Dick Turpin orchard to be transformed by volunteers

PUBLISHED: 17:27 19 September 2016

The new sign was erected on Wednesday

The new sign was erected on Wednesday


Residents are working hard with experts on a Heritage Lottery-funded project to preserve an orchard beside the Dick Turpin pub, in Aldborough Road North, Newbury Park.

Stephanie Irvine, orchard restoration project manager at The Orchard Project, said volunteers are welcome to join.

She said: “Preserving the orchard involves keeping the fruit trees alive by getting sunlight to their leaves, and preventing them from falling over.

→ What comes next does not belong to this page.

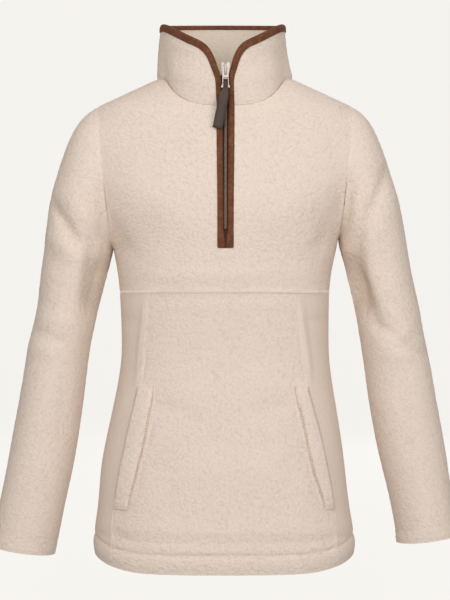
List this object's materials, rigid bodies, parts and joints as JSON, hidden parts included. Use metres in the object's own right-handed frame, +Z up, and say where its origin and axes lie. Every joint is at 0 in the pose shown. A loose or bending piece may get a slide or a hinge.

“So far, thirteen local residents have cut down brambles and ivy, propped up leaning branches, and pruned.

“Over the next few months we will be identifying varieties, digging out brambles, mulching the trees with woodchip, lightly pruning the trees, and grafting new trees from “scion” wood.

“In the new year we will celebrate with a bug hunt and a traditional Wassail – an old custom to wake up the trees and make them fruitful, that involves singing and drinking cider!

“The work of the volunteers to save these veteran fruit trees comes just in the nick of time, as one tree tree fell over and died last winter.

“It is important to preserve these old orchards, not just for their history and fruit, but because they provide wonderful habitat for wildlife, such as fungus and invertebrates.

“We have already found one rare beetle there, not seen in London since 1928, thanks to all the volunteers, the Dick Turpin pub, Miller and Carter, and Redbridge Council for their cooperation.”

Ron Jeffries, chairman of the Aldborough Hatch Defence Association, said he remembered scrumping at the orchard as a child.

He said: “As a boy in the 1930s, I went scrumping there with my elder brother.

“My recollection is that the apples were under ripe and a bit sour when we picked them.

“But that might just be my mind not recollecting exactly what happened”

The Orchard Project will bring specialist expertise to help us, so far this has proved invaluable not only in the clearance work but in helping volunteers to understand much of the life of the orchard trees and wildlife.

“It’s a real community project, with the girl guides and pupils from Oak Park and William Torbitt primary school joining us.”

Chris Gannaway, a retired mechanical engineer who is leading the project locally, said the work was important to preserve wildlife.

“These old fruit trees are worth restoring because, besides being part of the heritage of the local area, they are an important habitat for wildlife especially the smaller forms of life.”